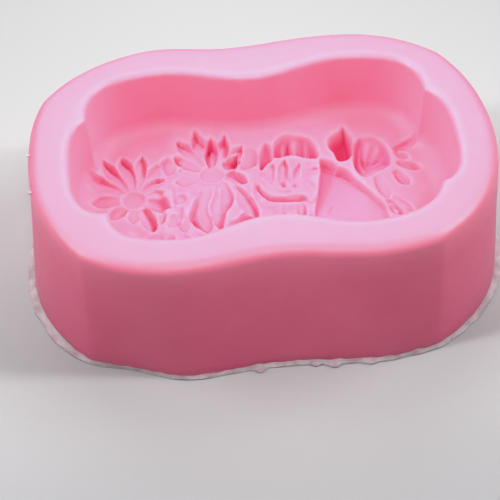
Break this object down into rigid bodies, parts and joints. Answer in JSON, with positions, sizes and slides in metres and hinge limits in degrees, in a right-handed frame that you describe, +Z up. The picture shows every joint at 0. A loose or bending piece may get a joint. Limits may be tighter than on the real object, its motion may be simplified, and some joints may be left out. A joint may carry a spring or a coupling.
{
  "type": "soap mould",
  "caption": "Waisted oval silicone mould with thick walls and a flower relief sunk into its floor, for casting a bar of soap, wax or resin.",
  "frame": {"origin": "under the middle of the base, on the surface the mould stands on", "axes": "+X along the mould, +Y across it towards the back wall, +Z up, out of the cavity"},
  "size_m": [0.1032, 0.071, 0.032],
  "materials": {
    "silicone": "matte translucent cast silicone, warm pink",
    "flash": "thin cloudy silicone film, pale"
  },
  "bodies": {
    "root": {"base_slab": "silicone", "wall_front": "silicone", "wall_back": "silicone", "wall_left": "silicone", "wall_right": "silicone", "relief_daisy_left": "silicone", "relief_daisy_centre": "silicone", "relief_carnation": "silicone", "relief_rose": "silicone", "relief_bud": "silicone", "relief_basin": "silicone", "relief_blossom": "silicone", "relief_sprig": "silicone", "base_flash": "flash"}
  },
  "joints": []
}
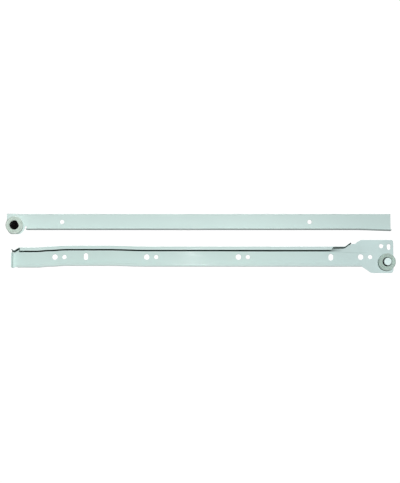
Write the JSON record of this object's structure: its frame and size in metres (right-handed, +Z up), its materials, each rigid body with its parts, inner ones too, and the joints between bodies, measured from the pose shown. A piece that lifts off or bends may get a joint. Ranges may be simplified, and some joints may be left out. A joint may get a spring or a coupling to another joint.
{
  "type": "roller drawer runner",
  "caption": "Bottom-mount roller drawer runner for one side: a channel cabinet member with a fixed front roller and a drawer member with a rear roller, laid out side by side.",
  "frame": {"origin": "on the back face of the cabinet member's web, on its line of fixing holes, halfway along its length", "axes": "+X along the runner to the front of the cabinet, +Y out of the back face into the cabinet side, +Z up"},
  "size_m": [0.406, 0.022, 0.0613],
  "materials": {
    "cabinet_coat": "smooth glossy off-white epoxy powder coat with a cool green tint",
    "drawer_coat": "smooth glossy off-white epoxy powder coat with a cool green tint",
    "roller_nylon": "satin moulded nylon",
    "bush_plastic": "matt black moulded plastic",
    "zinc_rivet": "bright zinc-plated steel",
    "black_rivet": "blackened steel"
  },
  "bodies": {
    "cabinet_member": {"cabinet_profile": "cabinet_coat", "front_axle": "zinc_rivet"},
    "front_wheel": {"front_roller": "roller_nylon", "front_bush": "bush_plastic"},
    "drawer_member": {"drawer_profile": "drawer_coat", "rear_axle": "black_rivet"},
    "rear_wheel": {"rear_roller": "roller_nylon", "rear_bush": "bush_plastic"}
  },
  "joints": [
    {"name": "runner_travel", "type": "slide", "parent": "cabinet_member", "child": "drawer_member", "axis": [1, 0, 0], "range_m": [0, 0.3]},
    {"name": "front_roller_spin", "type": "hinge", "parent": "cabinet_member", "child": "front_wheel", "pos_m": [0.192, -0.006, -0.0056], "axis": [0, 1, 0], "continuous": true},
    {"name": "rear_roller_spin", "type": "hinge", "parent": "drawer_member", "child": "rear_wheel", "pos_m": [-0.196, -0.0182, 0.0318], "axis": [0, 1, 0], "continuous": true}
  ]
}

■ **Problem**
Go through the material and select each line with the string "object" in it.

■ **Solution below**
Break this object down into rigid bodies, parts and joints. Answer in JSON, with positions, sizes and slides in metres and hinge limits in degrees, in a right-handed frame that you describe, +Z up. The picture shows every joint at 0. A loose or bending piece may get a joint. Limits may be tighter than on the real object, its motion may be simplified, and some joints may be left out. A joint may carry a spring or a coupling.
Write the JSON record of this object's structure: its frame and size in metres (right-handed, +Z up), its materials, each rigid body with its parts, inner ones too, and the joints between bodies, measured from the pose shown. A piece that lifts off or bends may get a joint. Ranges may be simplified, and some joints may be left out. A joint may get a spring or a coupling to another joint.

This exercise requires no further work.